Life
This App Can Help You Write The Perfect Work Email
For me, the most difficult thing about sending an email is not knowing what tone to use for the person I’m emailing. Lucky for me, that’s the kind of problem a new app called Crystal aims to solve. Well, part of it anyway. Crystal's tools and services are built around one principle: “communicate with empathy.”
Crystal creates personality profiles for you and your contacts (or anybody with an Internet presence, it seems) that breaks down how you communicate and work in person and online. The app gathers data based on public information available online and, if you use the Crystal Gmail extension on Chrome, data from your email communication. It creates one-sentence summaries about your personality, your communication preferences in person and in email. It’ll even allow you to compare your profile with somebody else in order see what your work relationship would look like. The Gmail extension will even offer suggestions of how to draft emails to specific people.
After trying out Crystal with a few of her coworkers, Selena Larson from the Daily Dot concluded that “[i]t walks the line between innovative and super creepy, but it’s hard to deny it actually works.”
I’m currently on the waiting list for Crystal, but I definitely feel the “innovative” part more than the “creepy” part. I don’t deny that an app’s ability to explain my communication and work personality to anybody who wants to look me up is a little worrisome. But considering that Crystal is using public information that I’ve already put out there (especially considering that I’m a blogger), I'm not too freaked out by it.

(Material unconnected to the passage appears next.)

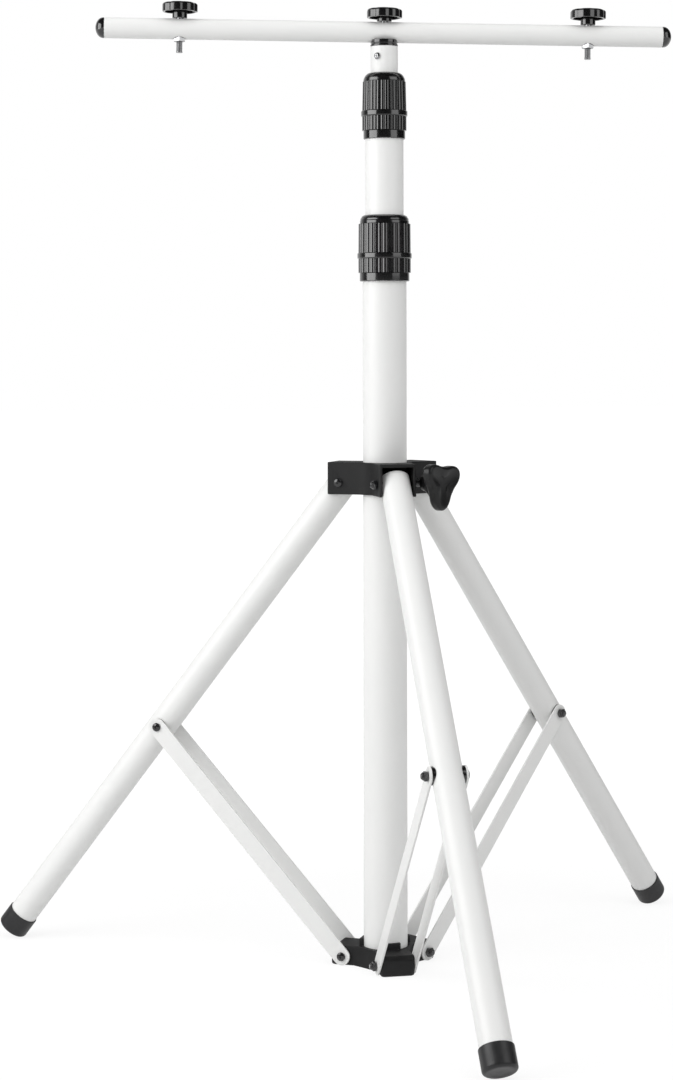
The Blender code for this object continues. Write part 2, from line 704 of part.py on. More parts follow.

As Elana Zeide pointed out on Slate, the only real difference between using Crystal and Googling somebody is “Crystal’s algorithms take that mildly invasive activity much further by analyzing and synthesizing all that information to paint a clear — if not wholly accurate — picture of someone based on her Internet presence.” The information’s already out there; Crystal’s just deciphering it for people.
While I wait for my Crystal invite, I already know that I prefer emails that skip pleasantries and get directly to the point. I also know that some people hate those kinds of emails. I suffer from the kind of email anxiety that results in never knowing if my tone is professional enough, direct enough, or friendly enough for whoever I’m emailing. And that’s what Crystal wants to improve.
“I had become a big believer in communicating empathetically,” Drew D’Agostino, Crystal founder, said in an interview. “And by that I mean, understanding people have different ways of communicating and seeing how especially in things like email, how things just become very confusing sometimes.”
Crystal is probably a great tool for marketers, but I appreciate it for what it’s trying to do for communication between colleagues. If I could spend less time stressing out over whether my greeting makes me seem friendly or like a pushover, I'd be thankful.